Cherry
- Author: Nico Walker
- Language: English
- Publisher: Alfred A. Knopf
- Publication date: August 14, 2018
- Publication place: United States
- Media type: Print, e-book
- Pages: 336
- ISBN: 0525520139

= Cherry (novel) =

2018 novel by Nico Walker

Cherry is a 2018 novel by American author Nico Walker. It concerns an unnamed narrator's time in college, as a soldier during the War in Iraq, and life as a drug addict and bank robber after returning from the war during the midst of the American opioid epidemic.

The novel is an example of autofiction, as Walker was a military veteran who struggled with drug addiction and robbed banks, but there are several differences between the author's real-life actions and the main character's fictional actions.

A film adaptation, directed by the Russo brothers and starring Tom Holland, was released in 2021.

== Synopsis ==
The unnamed narrator, a young man from Cleveland, drops out of college and enlists in the United States Army as a medic during the Iraq War. Suffering from PTSD, the narrator starts self-medicating with opiates while deployed and continues once back home. His opioid use quickly becomes a devastating addiction that hurts his attempts at furthering his education and his personal relationships. After reigniting his relationship with his ex girlfriend, who enables his opioid abuse, the narrator begins to run out of money and decides to start robbing banks to pay for his and his girlfriend's habit.

==Development==
===Writing===
Walker had been in a federal prison in Ashland, Kentucky, for bank robbery since 2013, and wrote the book on a typewriter over the course of several years. He was released early from prison in October 2019.

=== Cover ===
Janet Hansen, a designer at Alfred Knopf, created the book cover, which features a skull originally by Swedish graphic designer Daniel Bjugård. Walker’s literary agent dismissed an earlier version with "[it looked] like it should be sold in Hot Topic".

== Reception ==
The book was published to "near-universal praise" according to Vulture.com. It debuted at number 14 on The New York Times bestseller list.

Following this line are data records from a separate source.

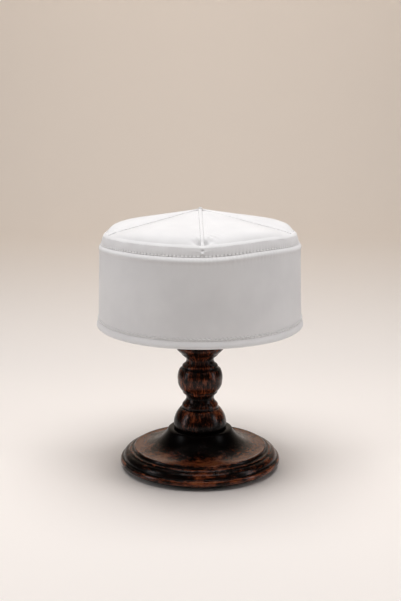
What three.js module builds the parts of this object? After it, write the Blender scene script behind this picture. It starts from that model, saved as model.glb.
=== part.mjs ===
// A prayer cap of white cotton on a turned wooden stand.
// Millimetres, +Z up. The front of the cap faces -Y and its right side +X.
// The origin is the middle of the stand's foot, on the table.
import * as THREE from "three";

// The gap between pieces that touch on the real thing
const clearance = 0.3;

// The cap's size across, side to side (width) and front to back (depth)
const rimWidth = 182;
const rimDepth = 200;
const edgeWidth = 175.6;
const edgeDepth = 183;
const ridgeWidth = 168;
const ridgeDepth = 174.6;

// The cap's heights: the rim's above the table, then each from the one before
const rimHeight = 131;
const bandHeight = 71.9;
const shoulderRise = 8.5;
const crownRise = 21.5;
const knotRise = 1.6;

// The cloth
const bandWall = 1.4;
const hemWall = 1;
const hemHeight = 7.6;
const shoulderWall = 1.5;
const shoulderTuck = 7;
const lipWall = 1.9;
const lipHeight = 2;
const panelWall = 1.4;
const weltWidth = 2.9;
const weltProud = 0.5;
const knotWidth = 3;

// The crown's folds: how far the panels puff up and how steeply they fall to the
// lip, how deep, wide and long the deepest pits at a seam's lower end are, and the
// share of their depth that the welt spans
const puffHeight = 6;
const puffSteepness = 28;
const pitDepth = 4;
const pitWidth = 6.5;
const pitLength = 2.6;
const weltSpan = 0.7;

// How far the cap's top edge is pulled up where it is highest
const topLift = 4;

// The stand
const footRadius = 72;
const baseHeight = 35.3;
const ballRadius = 20;
const columnHeight = 76.4;
const postRadius = 11;
const headRadius = 46;
const headWall = 7;

// How finely round things and the crown's cloth are faceted
const capSteps = 64;
const baseSteps = 48;
const columnSteps = 28;
const postSteps = 24;
const knotSteps = 10;
const panelColumns = 12;
const panelRows = 10;
const weltColumns = 2;
const weltRows = 9;

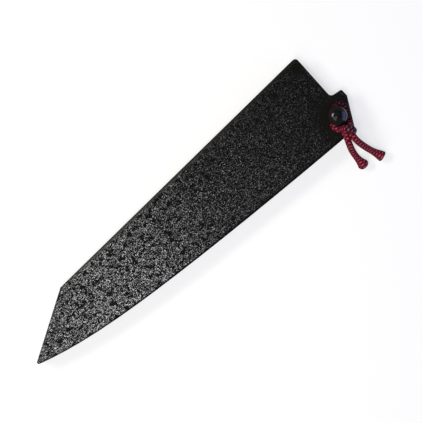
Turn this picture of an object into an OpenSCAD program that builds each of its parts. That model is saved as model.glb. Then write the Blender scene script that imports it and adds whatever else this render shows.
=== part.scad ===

The book and the film adaptation have been criticized for presenting the bank robber sympathetically, while overlooking the innocent victims of the crime, such as the bank employees caught in the crime spree.

==Film adaptation==

Because Walker only had limited phone access while in prison, the negotiations for a film adaptation were unusually long. Days after publication, filmmakers Joe and Anthony Russo, through their studio AGBO, bought the production rights for $1 million then signed on to direct and produce from a screenplay by Jessica Goldberg. In March 2019, it was confirmed that Tom Holland was cast in the lead role. Filming began in October 2019. Ciara Bravo, Bill Skarsgård, Jack Reynor, Jeff Wahlberg, Kyle Harvey, Forrest Goodluck and Michael Gandolfini were added in October. Filming wrapped on January 20, 2020. After early distribution talks with Netflix, the Russo brothers struck a deal with Apple TV+ in September 2020. Cherry was theatrically released February 26, 2021 and premiered on the streaming service on March 12, 2021.